Borrow money and issue bonds; execute notes, debentures, and other forms of indebtedness; apply for and accept advances, loans, grants, contributions, and any other form of financial assistance from the city in which it functions, from the federal government, the state, county, or other public body, or from any sources, public or private for the purposes of this section, and give such security as may be required and enter into and carry out contracts or agreements in connection with the security; and include in any contract for financial assistance with the federal government for or with respect to blight elimination and slum clearance and urban renewal such conditions imposed pursuant to federal laws as the authority considers reasonable and appropriate and that are not inconsistent with the purposes of this section.
Any debt or obligation of the authority is not the debt or obligation of the city, county, state or any other governmental authority other than the redevelopment authority itself.
Issue bonds to finance its activities under this section, including the payment of principal and interest upon any advances for surveys and plans, and issue refunding bonds for the payment or retirement of bonds previously issued by it. Bonds shall be made payable, as to both principal and interest, solely from the income, proceeds, revenues, and funds of the authority derived from or held in connection with its undertaking and carrying out of projects or activities under this section. Payment of the bonds, both as to principal and interest, may be further secured by a pledge of any loan, grant or contribution from the federal government or other source, in aid of any projects or activities of the authority under this section, and by a mortgage of all or a part of the projects or activities.
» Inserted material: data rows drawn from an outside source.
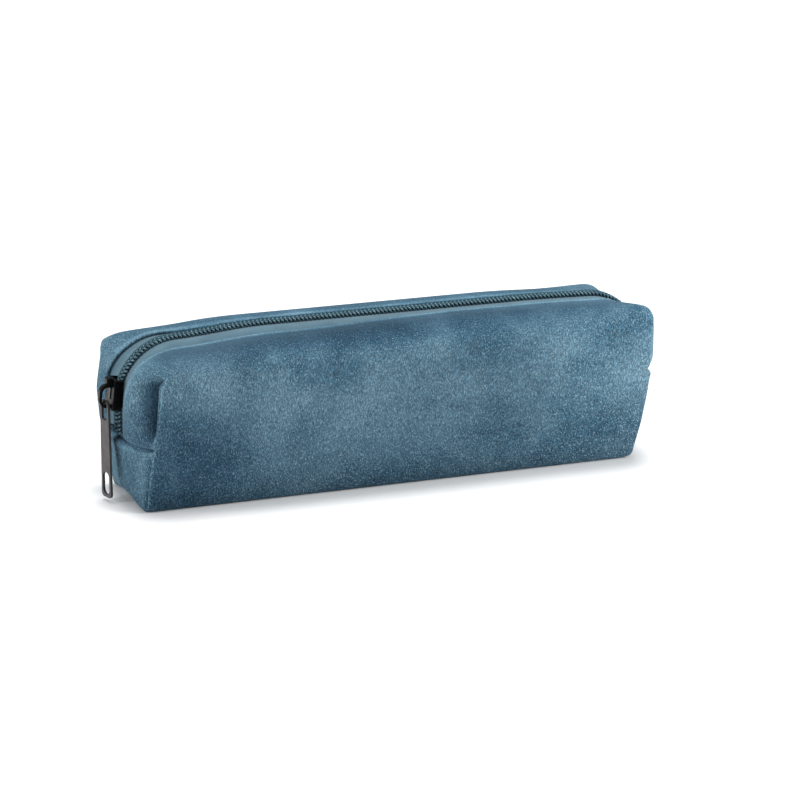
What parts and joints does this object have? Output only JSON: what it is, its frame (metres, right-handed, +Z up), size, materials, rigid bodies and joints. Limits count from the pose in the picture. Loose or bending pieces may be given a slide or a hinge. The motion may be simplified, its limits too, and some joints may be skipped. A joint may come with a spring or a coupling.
{
  "type": "pencil case",
  "caption": "Soft boxed pencil case in teal suede cloth with a coil zipper over the top and half way down both ends, a black slider and a flat metal puller.",
  "frame": {"origin": "middle of the flat base, on the surface the case stands on", "axes": "+X along the case away from the closed slider, -Y out of the front, +Z up"},
  "size_m": [0.2141, 0.055, 0.0648],
  "materials": {
    "suede": "brushed suede cloth",
    "lining_cloth": "plain woven lining",
    "zip_tape": "woven tape",
    "coil_plastic": "nylon coil",
    "coil_cord": "spun cord",
    "coil_thread": "sewing thread",
    "binding": "woven binding tape",
    "black_metal": "gloss black",
    "spring_steel": "plain",
    "gunmetal": "satin gunmetal with black edges"
  },
  "bodies": {
    "case": {"front_panel": "suede", "back_panel": "suede", "front_lining": "lining_cloth", "back_lining": "lining_cloth", "front_zip_tape": "zip_tape", "back_zip_tape": "zip_tape", "front_zip_coil": "coil_plastic", "back_zip_coil": "coil_plastic", "front_coil_cord": "coil_cord", "back_coil_cord": "coil_cord", "front_coil_stitching": "coil_thread", "back_coil_stitching": "coil_thread", "base_seam_binding": "binding", "left_end_binding": "binding", "right_end_binding": "binding", "front_left_corner_binding": "binding", "back_left_corner_binding": "binding", "front_right_corner_binding": "binding", "back_right_corner_binding": "binding"},
    "slider": {"slider_body": "black_metal", "slider_crown": "black_metal", "lock_spring": "spring_steel"},
    "puller": {"puller": "gunmetal"}
  },
  "joints": [
    {"name": "slider_turn", "type": "hinge", "parent": "case", "child": "slider", "pos_m": [-0.0798, 0, 0.038], "axis": [0, 1, 0], "range_deg": [-2, 72]},
    {"name": "puller_swing", "type": "hinge", "parent": "slider", "child": "puller", "pos_m": [-0.10737, 0, 0.03831], "axis": [0, 1, 0], "range_deg": [-2, 135]}
  ]
}
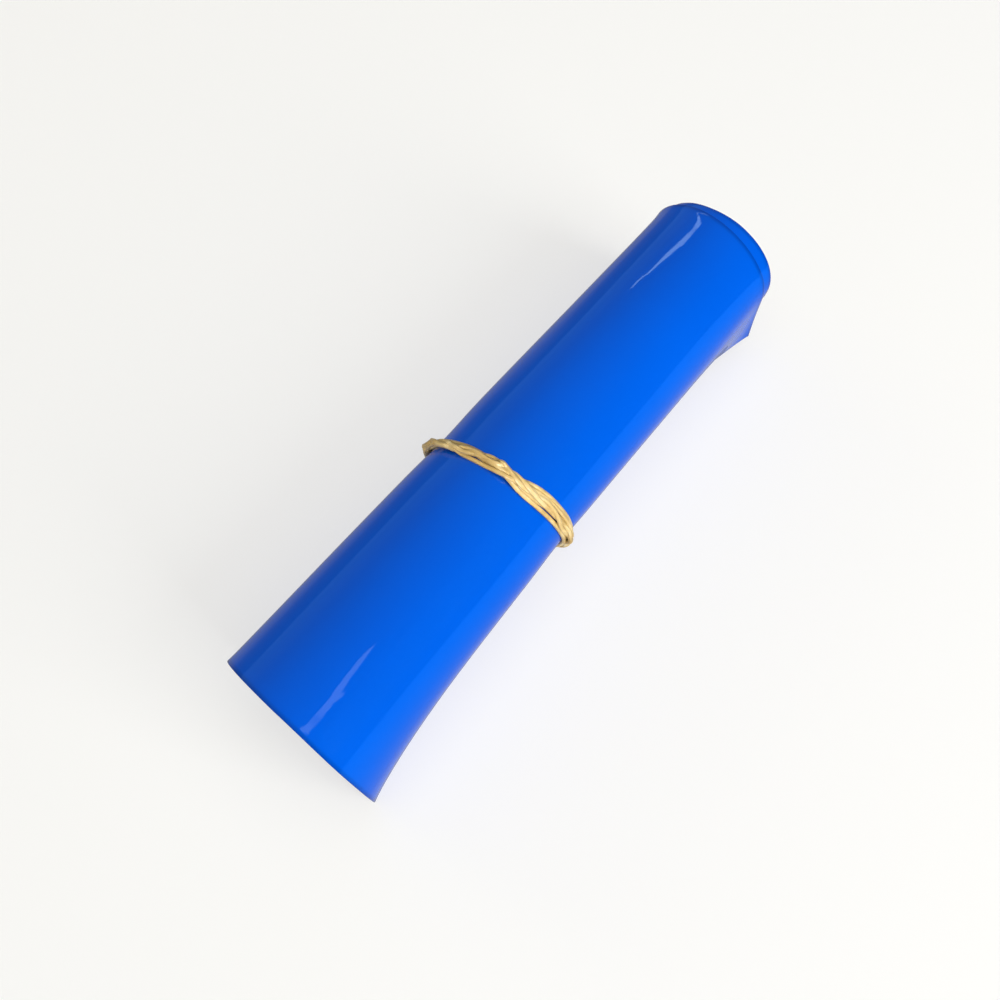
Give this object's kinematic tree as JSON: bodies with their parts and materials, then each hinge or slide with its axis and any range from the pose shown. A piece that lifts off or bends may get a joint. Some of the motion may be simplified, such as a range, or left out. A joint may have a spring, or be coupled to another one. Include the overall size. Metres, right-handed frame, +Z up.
{
  "type": "battery pack heat-shrink sleeve roll",
  "caption": "Blue lay-flat heat-shrink sleeve for battery packs, rolled across its width into a hollow roll and held at mid-length by crossed rubber bands.",
  "frame": {"origin": "centre of the footprint, on the plane the roll lies on", "axes": "+X along the roll towards its tight end, +Z up, the film's free end comes down on the -Y side"},
  "size_m": [0.1834, 0.0516, 0.0497],
  "materials": {
    "blue_pvc": "glossy, smooth, slightly wavy film",
    "natural_rubber": "semi-gloss natural rubber, slightly translucent"
  },
  "bodies": {
    "film_roll": {"film_sleeve": "blue_pvc"},
    "rubber_bands": {"rubber_band_1": "natural_rubber", "rubber_band_2": "natural_rubber", "rubber_band_3": "natural_rubber"}
  },
  "joints": [
    {"name": "band_slide_off", "type": "slide", "parent": "film_roll", "child": "rubber_bands", "axis": [1, 0, 0], "range_m": [0, 0.112], "deforming": ["rubber_band_1", "rubber_band_2", "rubber_band_3"]}
  ]
}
Bonds issued under this section are not an indebtedness within the meaning of any constitutional or statutory debt limitation or restriction of the state, city or of any public body other than the authority issuing the bonds, and are not subject to any other law or charter relating to the authorization, issuance or sale of bonds. Bonds issued under this section are declared to be issued for an essential public and governmental purpose and, together with interest and income, are exempt from all taxes. Bonds issued under this section shall be authorized by resolution of the authority, may be issued in one or more series and shall bear a date, be payable upon demand or mature at a time, bear interest at a rate, be in a denomination, be in a form either with or without coupon or registered, carry conversion or registration privileges, have rank or priority, be payable in a medium of payment, at a place, and be subject to terms of redemption, with or without premium, be secured in a manner, and have other characteristics, as provided by the resolution, trust indenture or mortgage issued pursuant to the transaction. Bonds issued under this section shall be executed as provided in s. 67.08 (1)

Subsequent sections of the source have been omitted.